Weddings and babies (1958) : Trois ans après Lovers and lollipops, Morris Engel place sa caméra dans le quartier de Little Italy à New York pour Weddings and babies. Al et Bea tiennent le magasin de photographie Weddings and Babies, spécialisé dans les mariages et naissances. La jeune femme, d'origine suédoise, aspire à se marier et fonder une famille tandis qu'Al, plus préoccupé par ses envies professionnelles, ne semble pas prêt à franchir le pas. L'apparition soudaine de la mère âgée de ce dernier, expulsée de son logement, ne fait qu'aggraver la situation. Plus grave mais moins percutant que Le Petit fugitif ou Lovers and lollipops, Weddings and babies touche au mélodrame. Le cinéma-vérité de Morris Engel prend son ampleur quand la caméra déambule dans les quartiers de son enfance, Little Italy, en se focalisant sur ses habitants, ses spécialités et ses marchés. Témoin de son époque, Morris Engel capture des instants de vie authentiques.

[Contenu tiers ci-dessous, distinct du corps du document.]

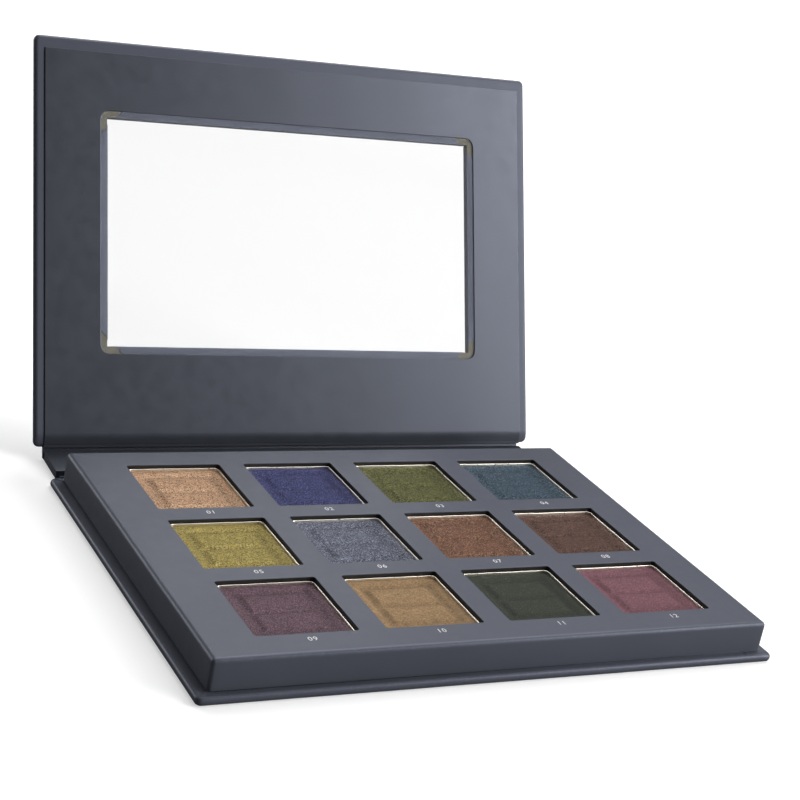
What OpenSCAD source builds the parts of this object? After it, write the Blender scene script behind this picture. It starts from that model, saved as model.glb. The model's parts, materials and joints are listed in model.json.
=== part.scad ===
// Eyeshadow palette of wrapped greyboard: a base cover with a raised pan tray, a spine and a
// see-through lid that fold about two paper hinges.
//
// +X runs to the right, +Y to the hinge and +Z up. The origin is the middle of the base
// cover's underside. Each cover is drawn in its own frame: X across, Y away from its fold
// line (or from the front edge of the base cover) and Z from the outer face to the inner.

/* [Covers] */
// Width of the base cover and of the lid
cover_w = 156; // [153:0.5:170]
// Depth of the base cover and of the lid, from front edge to hinge edge
cover_d = 112; // [110:0.5:124]
// Thickness of a cover, wrap paper included
cover_t = 2.2; // [1.8:0.1:2.6]
// Thickness of the wrap paper
paper_t = 0.15; // [0.1:0.05:0.2]
// Thickness of the liner card on the inner faces
liner_t = 0.3; // [0.2:0.05:0.4]
// Radius of the covers' corners
cover_r = 1.6; // [0.5:0.1:4]
// Width of the wrap paper turned in over each board's edge
turn_in = 8; // [5:0.5:9]

/* [Hinge] */
// Gap from a cover's edge to the fold line beside it
hinge_gap = 3; // [2.9:0.1:4]
// Tilt of the spine above the table at rest, 0 is flat and 90 is closed
spine_tilt = 2; // [0:1:90]
// Tilt of the lid above the table at rest, 0 is flat and 180 is closed
lid_tilt = 66; // [60:1:90]

/* [Tray] */
// Width of the raised tray
tray_w = 150; // [148:0.5:152]
// Depth of the raised tray
tray_d = 108; // [106:0.5:109]
// Height of the tray's top face above the base cover's wrap
tray_h = 8.2; // [8:0.1:12]
// Radius of the tray's upright corners
tray_r = 1; // [0.5:0.1:2]
// Thickness of the greyboard of the tray's walls and of its window card
tray_board = 1.6; // [1.2:0.1:1.8]
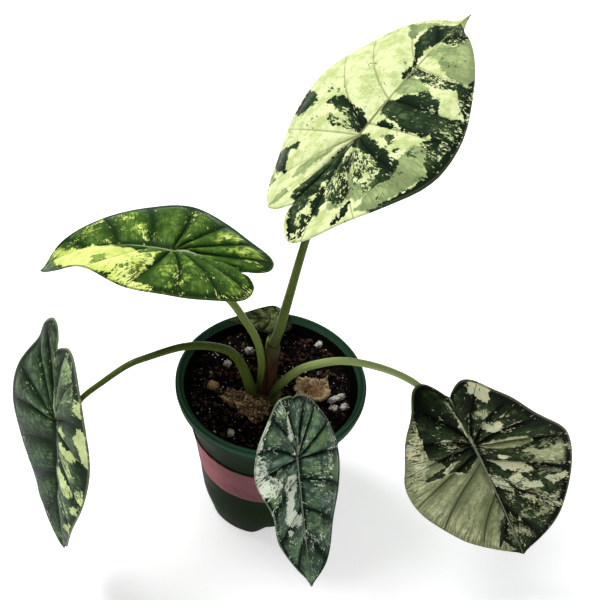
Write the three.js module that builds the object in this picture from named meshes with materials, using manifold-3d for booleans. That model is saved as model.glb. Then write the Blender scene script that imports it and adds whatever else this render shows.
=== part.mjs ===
// Potted variegated dragon scale alocasia.
// Millimetres, +Z up. The origin is the centre of the pot's base, on the surface that it stands on.
// The photographed side faces -Y.
import * as THREE from 'three';
import { mergeVertices } from 'three/addons/utils/BufferGeometryUtils.js';
import Module from 'manifold-3d';

const wasm = await Module();
wasm.setup();

// Gap kept between pieces that touch, and under what lies on the soil's facets
const GAP = 0.3;
const REST_GAP = 0.45;

// Pot: a 12 cm nursery pot with a stepped rim and a scalloped foot
const POT_HEIGHT = 119;
const RIM_RADIUS = 60;
const RIM_INNER_RADIUS = 56;
const WALL = 2;
const FLOOR_TOP = 14.5;
const FLOOR_UNDERSIDE = 12.5;
const POT_SIDES = 48;
const ARCH_COUNT = 4;
const ARCH_HEIGHT = 10.5;
const ARCH_HALF_WIDTH = 17;
const FIRST_ARCH_ANGLE = 18;
const CENTRE_PAD_RADIUS = 11;
const DRAIN_RADIUS = 4;
const DRAIN_CIRCLE = 25;

// Outside of the pot's body below the rim: height, radius
const BODY = [[0, 38.6], [4, 39.5], [12, 41.2], [20, 42.7], [32, 44], [47, 45], [60, 46.4],
  [72, 48.3], [90, 51.6], [109, 54.6]];

// Soil
const SOIL_LEVEL = 110;
const SOIL_RIPPLE = 1.1;
const SOIL_RINGS = 8;
const SOIL_SPOKES = 36;

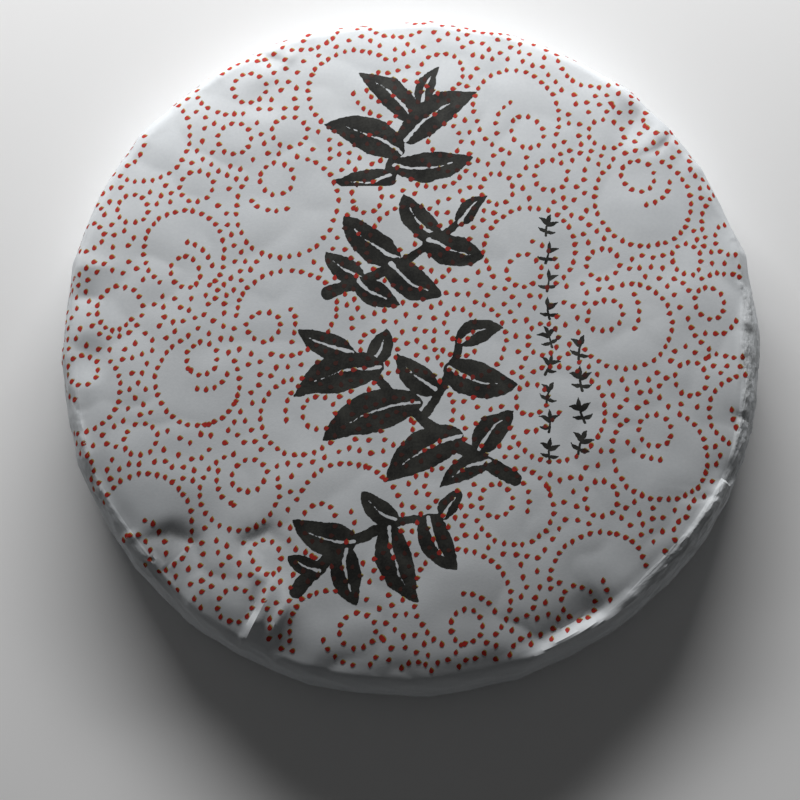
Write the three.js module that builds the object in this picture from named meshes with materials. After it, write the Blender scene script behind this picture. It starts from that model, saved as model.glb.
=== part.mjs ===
// A pressed round cake of pu erh tea, folded into one sheet of thin paper.
// It lies on its back with the printed face up. The face is a low dome, the rim a rounded wall that the
// paper crosses in short straight facets, and the back a flat ring round a pressed hollow. The paper is
// gathered behind in lapped pleats, whose fold lines run from the rim to the hollow like a pinwheel.
// Millimetres, +Z up, the print's top towards +Y, the origin under the middle of the cake.
import * as THREE from "three";

const { clamp, degToRad, lerp, smoothstep } = THREE.MathUtils;
const TURN = 2 * Math.PI;

// Driving sizes
const CAKE_RADIUS = 100;
const CAKE_HEIGHT = 24;
const RIM_HEIGHT = 18;
const SHOULDER_RADIUS = 6;
const SHOULDER_START = degToRad(13);
const WALL_BULGE = 0.4;
const HEEL_RADIUS = 7;
const HEEL_END = degToRad(160);
const HEEL_LIFT = 1;
const HEEL_SLOPE_POWER = 1.8;

// The back: a flat ring, and a hollow with the gathered ends of the paper pressed into it
const RING_OUTER = 80;
const RING_INNER = 44;
const HOLLOW_FLOOR_RADIUS = 14;
const HOLLOW_DEPTH = 10;
const KNOT_RADIUS = 9;
const KNOT_HEIGHT = 3.2;

// The pleats: how uneven their fold lines stand, how deep each dips under the next, and what share of
// that depth is left on the wall and at the end of the heel
const PLEATS = 20;
const PLEAT_UNEVENNESS = 0.2;
const PLEAT_UNEVEN_STEP = 2.4;
const PLEAT_UNEVEN_PHASE = 1.3;
const PLEAT_LAND = 0.48;
const PLEAT_STEP_SHARE = 0.04;
const PLEAT_DEPTH = 0.9;
const PLEAT_SHARE_ON_WALL = 0.15;
const PLEAT_SHARE_AT_HEEL = 0.5;
const PLEAT_SHARE_IN_HOLLOW = 1.3;

// The pinwheel: the circle that the fold lines aim at, and how far they curl on inside the hollow
const FOLD_CIRCLE = 18;
const HOLLOW_CURL = 0.7;

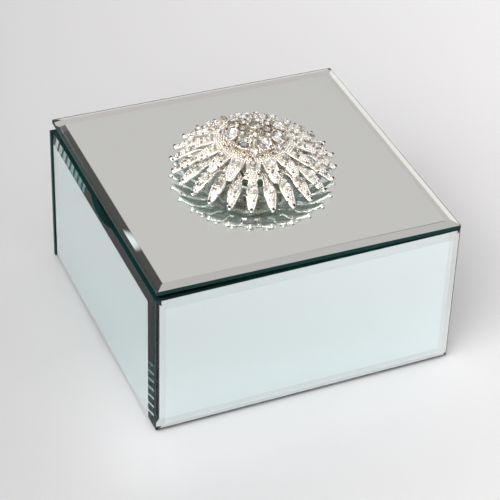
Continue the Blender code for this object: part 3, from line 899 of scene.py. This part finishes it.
def make_petal_tier():
    """The upper tier: a shallow dish that spreads into broad domed petals."""
    shape = Shape()
    dish(shape, [(3.2, 12.6), (11, 13.3), (13.6, 13.4), (14.2, 13.0), (13.6, 12.6), (11, 12.5),
                 (3.2, 11.8)])
    blades(shape, PETAL, PETALS)
    pave_blades(shape, PETAL, PETALS, 0.4, 4.1, pitch=0.84, stone=0.44, margin=0.05, dark=0.08)
    pave_blades(shape, PETAL, PETALS, 7.6, 13.2, pitch=0.84, stone=0.43, margin=0.15, dark=0.12)
    ring_of(shape, 10.6, 13.5, 64, stone=0.5, lean=0.1)
    ring_of(shape, 9.5, 13.4, 58, stone=0.5, lean=0.1, phase=0.5)
    set_blades(shape, PETAL, PETALS, along=5.8, stone=1.45)
    shape.piece("sunburst_petals", "lid", "rhodium_silver", BROOCH_LOOKS, ["brooch_petal_tier"],
                place=on_lid)


def make_crown():
    """The large crystals, the small stones set round them, and the plated castings under them."""
    for number, angle in enumerate((np.arange(CROWN) + 0.5) * TURN / CROWN, 1):
        shape = Shape()
        set_ring(shape, 9.8, 18.2, angle, lean=0.42, stone=2.9, prongs=4)
        shape.piece(f"crown_crystal_{number}", "lid", "crystal", BROOCH_LOOKS,
                    [f"crown_stone_{number}"], place=on_lid)
    shape = Shape()
    set_ring(shape, 0.0, 21.4, 0.0, lean=0.0, stone=3.3, prongs=6)
    shape.piece("centre_crystal", "lid", "crystal", BROOCH_LOOKS, ["centre_stone"], place=on_lid)

    shape = Shape()
    step = np.arange(CROWN) * TURN / CROWN
    set_ring(shape, 5.0, 20.2, step + TURN / 16, lean=0.25, stone=1.15, prongs=3)
    set_ring(shape, 12.9, 16.5, step, lean=0.8, stone=1.25, prongs=3)
    set_ring(shape, 7.2, 19.6, step, lean=0.3, stone=0.9, prongs=3)
    ring_of(shape, 12.5, 17.0, 72, stone=0.36, lean=0.9)
    shape.piece("crown_small_stones", "lid", "rhodium_silver", BROOCH_LOOKS, place=on_lid)
    dress(["brooch_foot", "brooch_crown_basket", "brooch_crown_plate"], BROOCH_LOOKS[PLATE], 0.0001)


# ---------------------------------------------------------------- studio

CAMERA = (0.5877, -0.2632, 0.5204)
AZIMUTH, ELEVATION, ROLL = np.radians((65.79, 37.38, -2.14))
LENS = 143.5

# Half the box's width and depth on the floor, and how far the light that its glass throws reaches.
HALF_WIDTH, HALF_DEPTH, GLOW = 0.06, 0.0625, 0.06
FLOOR_REACH = 12.0


def make_camera():
    """A long lens that looks down on the near corner of the box."""
    forward = Vector((-np.sin(AZIMUTH) * np.cos(ELEVATION), np.cos(AZIMUTH) * np.cos(ELEVATION),
                      -np.sin(ELEVATION)))
    level = forward.cross(Vector((0, 0, 1))).normalized()
    right = Matrix.Rotation(ROLL, 3, forward) @ level
    up = right.cross(forward)
    data = bpy.data.cameras.new("camera")
    data.lens, data.sensor_width = LENS, 36.0
    data.clip_start, data.clip_end = 0.01, 50.0
    camera = bpy.data.objects.new("camera", data)
    bpy.context.scene.collection.objects.link(camera)
    turn = Matrix((right, up, -forward)).transposed().to_4x4()
    camera.matrix_world = Matrix.Translation(CAMERA) @ turn
    bpy.context.scene.camera = camera


def beyond(coordinate, half):
    """How far a coordinate lies outside the box, and 0 inside it."""
    over = coordinate.math("ABSOLUTE", coordinate) - half
    return over.math("MAXIMUM", over, 0.0)


def make_floor():
    """A pale satin floor, coloured darker towards the front left as painted shade, and lighter beside
    the box's right face as painted light thrown by its glass.
    """
    look = Finish("pale_floor", roughness=0.22, specular_ior_level=0.4)
    x, y, _ = look.axes(look.coords())
    # Painted shade: the floor's colour darkens towards the front left.
    across = (x + y * 2.9 + 0.5).clamp()
    pale = look.blend(across, (0.50, 0.50, 0.505), (0.77, 0.765, 0.765))
    # Painted light: a pale pool beside the box's right face stands for light thrown by the glass.
    away_x, away_y = beyond(x, HALF_WIDTH), beyond(y, HALF_DEPTH)
    near = (1.0 - (away_x * away_x + away_y * away_y) ** 0.5 / GLOW).clamp()
    look.set("Base Color", look.blend(near * near * (x * 12.0).clamp(), pale, (0.82, 0.82, 0.83)))
    mesh = bpy.data.meshes.new("floor")
    square = [(-FLOOR_REACH, -FLOOR_REACH, 0), (FLOOR_REACH, -FLOOR_REACH, 0),
              (FLOOR_REACH, FLOOR_REACH, 0), (-FLOOR_REACH, FLOOR_REACH, 0)]
    mesh.from_pydata(square, [], [(0, 1, 2, 3)])
    mesh.materials.append(look.material)
    floor = bpy.data.objects.new("floor", mesh)
    bpy.context.scene.collection.objects.link(floor)


# Patches of the studio round the object: direction, half angle in degrees, tone, and the softness of
# the edge in degrees.
STUDIO = [
    ((0.50, -0.62, 0.60), 30, (4.0, 4.0, 4.0), 7),
    ((0.88, -0.42, 0.16), 12, (3.2, 3.2, 3.2), 4),
    ((-0.24, 0.35, 0.905), 17, (0.86, 0.85, 0.84), 4),
    ((-0.725, 0.327, 0.606), 24, (0.66, 0.585, 0.57), 10),
    ((-0.73, -0.15, 0.67), 12, (1.16, 1.12, 1.06), 4),
    ((-0.76, 0.535, 0.375), 9, (0.008, 0.010, 0.010), 3),
    ((-0.750, 0.529, 0.397), 0.25, (1.0, 1.0, 1.0), 0.25),
    ((0.7248, -0.3259, 0.6071), 7, (0.25, 0.25, 0.25), 4),
]


def make_studio():
    """A sky that darkens upwards, with the patches laid over it in turn. A patch is full inside its
    half angle less its softness, and gone outside the half angle plus its softness."""
    world = bpy.data.worlds.new("studio")
    world.use_nodes = True
    sky = Tree(world.node_tree)
    where = sky.add("TexCoord", out=0)
    height = sky.axes(where)[2]
    colour = sky.blend((height * 1.6).clamp(), (0.92, 0.92, 0.93), (0.58, 0.58, 0.59))
    for direction, reach, tone, soft in STUDIO:
        centre = tuple(Vector(direction).normalized())
        along = sky.add("VectorMath", {"operation": "DOT_PRODUCT"}, {0: where, 1: centre}, out=1)
        inner, outer = np.cos(np.radians(max(reach - soft, 0))), np.cos(np.radians(reach + soft))
        mask = sky.add("MapRange", {"interpolation_type": "SMOOTHSTEP"},
                       {"Value": along, "From Min": float(outer), "From Max": float(inner)})
        colour = sky.blend(mask, colour, tone)
    background = world.node_tree.nodes["Background"]
    plug(world.node_tree, background.inputs["Color"], colour)
    background.inputs["Strength"].default_value = 1.0
    bpy.context.scene.world = world


# Small lamps that give the stones their glints: direction from the box, distance, size and power.
LAMPS = [(0.1, -0.6, 0.8), (0.7, 0.5, 0.9), (-0.4, -0.7, 0.9), (0.3, 0.1, 1.0), (-0.1, 0.8, 0.7),
         (0.9, -0.9, 0.5)]
LAMP_DISTANCE, LAMP_SIZE, LAMP_POWER = 1.6, 0.1, 0.7


def make_lamps():
    for number, direction in enumerate(LAMPS):
        lamp = bpy.data.lights.new(f"lamp_{number}", "AREA")
        lamp.shape, lamp.size, lamp.energy = "DISK", LAMP_SIZE, LAMP_POWER
        thing = bpy.data.objects.new(lamp.name, lamp)
        direction = Vector(direction).normalized()
        thing.location = direction * LAMP_DISTANCE
        thing.rotation_euler = direction.to_track_quat("Z", "Y").to_euler()
        bpy.context.scene.collection.objects.link(thing)


make_camera()
make_box()
make_soft_goods()
make_bumpers()
make_screws()
make_ray_tier()
make_petal_tier()
make_crown()
make_floor()
make_studio()
make_lamps()

scene = bpy.context.scene
scene.view_settings.view_transform = "Standard"
scene.cycles.max_bounces = 24
scene.cycles.glossy_bounces = 16
scene.cycles.transmission_bounces = 16
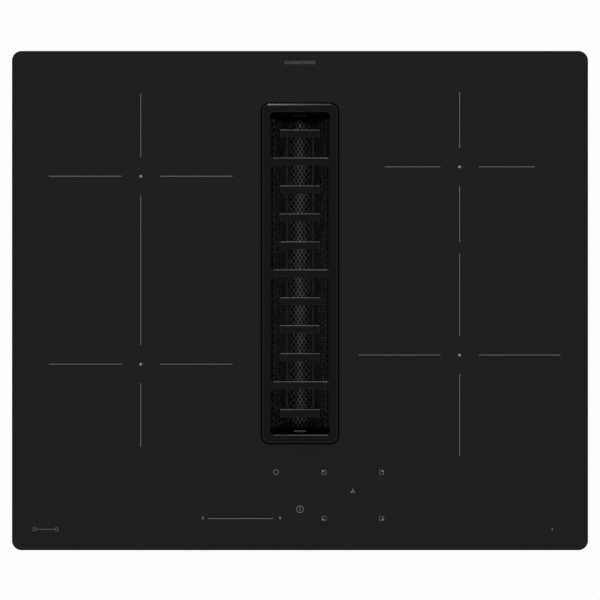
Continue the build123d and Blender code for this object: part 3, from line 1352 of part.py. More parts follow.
def build_terminal_block():
    """Terminal block with its screw wells, on the roof of the box."""
    top = TRAY_Z - BOX_WALL
    y = TERMINAL_Y - TERMINAL_L / 2 + BOX_WALL + BLOCK_D
    body = plate(BLOCK_W, BLOCK_D, 0, BLOCK_H, top - BLOCK_H, (TERMINAL_X, y))
    pitch = BLOCK_W / BLOCK_WAY_COUNT
    wells = [
        square_post(pitch / 2, BLOCK_H / 3, top - BLOCK_H, (x, y))
        for x in spread(BLOCK_WAY_COUNT, BLOCK_W - pitch, TERMINAL_X)
    ]
    return body - wells


def build_cord_clamp():
    """Bar that grips the supply cable against the roof of the terminal box."""
    y = clamp_post_places()[0][1]
    top = TRAY_Z - CABLE_DROP - CABLE_HOLE_R - CABLE_FIT
    return plate(CLAMP_W, CLAMP_D, 0, CLAMP_T, top - CLAMP_T, (TERMINAL_X, y))


# ---------------------------------------------------------------- whole object
def build_nodes():
    """Return every sub-part by its name."""
    nodes = {
        "glass_top": build_glass_top(),
        "worktop_seal": build_worktop_seal(),
        "hob_tray": build_hob_tray(),
        "centring_springs": build_centring_springs(),
        "tray_screws": build_tray_screws(),
        "intake_collar": build_intake_collar(),
        "collar_seal": build_collar_seal(),
        "throat_seal": build_throat_seal(),
        "intake_grille": build_intake_grille(),
        "filter_frame": build_filter_frame(),
        "filter_mesh": build_filter_mesh(),
        "filter_end_caps": build_filter_end_caps(),
        "filter_pull_tab": build_filter_pull_tab(),
        "drip_tray": build_drip_tray(),
        "base_housing": build_base_housing(),
        "housing_cover": build_housing_cover(),
        "housing_screws": build_housing_screws(),
        "fan_scroll": build_fan_scroll(),
        "scroll_cover": build_scroll_cover(),
        "scroll_screws": build_scroll_screws(),
        "fan_motor": build_fan_motor(),
        "motor_mounts": build_motor_mounts(),
        "motor_screws": build_motor_screws(),
        "fan_shaft": build_fan_shaft(),
        "fan_impeller": build_fan_impeller(),
        "impeller_nut": build_impeller_nut(),
        "outlet_spigot": build_outlet_spigot(),
        "driver_box": build_driver_box(),
        "driver_lid": build_driver_lid(),
        "driver_board": build_driver_board(),
        "terminal_box": build_terminal_box(),
        "terminal_block": build_terminal_block(),
        "terminal_cover": build_terminal_cover(),
        "terminal_hinge_pin": build_terminal_hinge_pin(),
        "cord_clamp": build_cord_clamp(),
        "coil_ferrites": build_coil_ferrites(),
        "coil_formers": build_coil_formers(),
        "coil_windings": build_coil_windings(),
        "coil_mica": build_coil_mica(),
        "coil_sensors": build_coil_sensors(),
        "carrier_posts": build_carrier_posts(),
        "mains_filter_board": build_mains_filter_board(),
        "board_standoffs": build_board_standoffs(),
        "touch_board": build_touch_board(),
        "touch_carrier": build_touch_carrier(),
        "touch_contacts": build_touch_contacts(),
    }
    for name, side in (("left", -1), ("right", 1)):
        nodes[f"coil_carrier_{name}"] = build_coil_carrier(side)
        nodes[f"power_board_{name}"] = build_power_board(side)
        nodes[f"power_parts_{name}"] = build_power_parts(side)
        nodes[f"heatsink_{name}"] = build_heatsink(side)
        nodes[f"cooling_blower_{name}"] = build_cooling_blower(side)
        nodes[f"cooling_rotor_{name}"] = build_cooling_rotor(side)
    return nodes


for node_name, shape in build_nodes().items():
    export_step(shape, f"parts/{node_name}.step")
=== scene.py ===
"""Dress, light and frame the downdraft induction cooktop.

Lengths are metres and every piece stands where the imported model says. X runs to the cook's
right, Y to the back and Z up. The camera looks straight down on the glass.
"""

import json
import logging
import math
from dataclasses import dataclass
from enum import Enum
from typing import Callable, Iterable, Iterator, Optional, Sequence, Union

import bmesh
import bpy
from mathutils import Matrix, Vector

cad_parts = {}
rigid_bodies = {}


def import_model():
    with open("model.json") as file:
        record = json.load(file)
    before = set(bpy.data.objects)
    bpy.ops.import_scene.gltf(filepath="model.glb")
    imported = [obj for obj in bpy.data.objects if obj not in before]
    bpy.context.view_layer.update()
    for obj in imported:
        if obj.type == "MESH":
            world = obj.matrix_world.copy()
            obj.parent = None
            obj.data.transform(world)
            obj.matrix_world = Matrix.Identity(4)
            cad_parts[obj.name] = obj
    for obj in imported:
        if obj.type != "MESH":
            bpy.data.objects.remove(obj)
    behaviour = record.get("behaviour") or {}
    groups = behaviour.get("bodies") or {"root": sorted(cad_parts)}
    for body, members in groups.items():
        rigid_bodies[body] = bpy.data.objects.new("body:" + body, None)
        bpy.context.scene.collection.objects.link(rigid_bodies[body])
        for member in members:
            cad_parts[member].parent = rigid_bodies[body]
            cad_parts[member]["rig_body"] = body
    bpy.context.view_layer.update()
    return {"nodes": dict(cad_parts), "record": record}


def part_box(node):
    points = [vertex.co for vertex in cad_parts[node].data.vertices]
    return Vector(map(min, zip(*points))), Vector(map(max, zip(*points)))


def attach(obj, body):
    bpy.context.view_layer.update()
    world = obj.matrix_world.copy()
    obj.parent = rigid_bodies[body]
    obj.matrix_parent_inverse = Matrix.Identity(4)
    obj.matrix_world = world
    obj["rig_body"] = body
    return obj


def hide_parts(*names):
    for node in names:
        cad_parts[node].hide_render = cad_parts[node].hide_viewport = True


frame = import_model()
MM = 0.001
LOG = logging.getLogger("cooktop")

Colour = tuple[float, float, float]
Point = tuple[float, float]
Pair = tuple[float, float]
Mesh = bmesh.types.BMesh
Piece = bpy.types.Object


# ---------------- shader maths
class Wire:
    """An output socket of a material that can be used in plain arithmetic."""

    def __init__(self, graph: "Graph", socket: bpy.types.NodeSocket) -> None:
        """Keep the socket and the graph that it belongs to."""
        self.graph = graph
        self.socket = socket

    def _math(self, operation: str, *values: "Value") -> "Wire":
        """Return the result of one Math node on one or two values."""
        settings = {"operation": operation}
        return self.graph.add("ShaderNodeMath", settings, dict(enumerate(values)))

    def __add__(self, other: "Value") -> "Wire":
        """Return self + other."""
        return self._math("ADD", self, other)

    __radd__ = __add__

    def __sub__(self, other: "Value") -> "Wire":
        """Return self - other."""
        return self._math("SUBTRACT", self, other)

    def __rsub__(self, other: "Value") -> "Wire":
        """Return other - self."""
        return self._math("SUBTRACT", other, self)

    def __mul__(self, other: "Value") -> "Wire":
        """Return self * other."""
        return self._math("MULTIPLY", self, other)

    def __gt__(self, other: "Value") -> "Wire":
        """Return 1 where self is more than other, else 0."""
        return self._math("GREATER_THAN", self, other)

    def __lt__(self, other: "Value") -> "Wire":
        """Return 1 where self is less than other, else 0."""
        return self._math("LESS_THAN", self, other)

    def __abs__(self) -> "Wire":
        """Return self without its sign."""
        return self._math("ABSOLUTE", self)

    def least(self, other: "Value") -> "Wire":
        """Return the smaller of self and other."""
        return self._math("MINIMUM", self, other)

    def wave(self, pitch: float) -> "Wire":
        """Return a sine wave that comes round once a pitch of self."""
        return self._math("SINE", self * (2 * math.pi / pitch))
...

Vous retrouverez également sur ce deuxième DVD, le documentaire suivant :
Ruth Orkin, images de la vie (18min15)
A l'instar de l'hommage rendu à son père dans le supplément présent sur le DVD du Petit fugitif, Mary Engel dresse cette fois le portrait de sa mère Ruth Orkin, figure incontournable de la photographie américaine d'après-guerre et auteur du célèbre cliché American Girl in Italy. De nombreux travaux de la photographe parsèment cet émouvant témoignage, ainsi que des archives personnelles et d'autres déclarations d'anciens collaborateurs. Réalisé en 1995 à l'occasion du dixième anniversaire de la mort de Ruth Orkin, ce segment complète idéalement celui sur Morris Engel.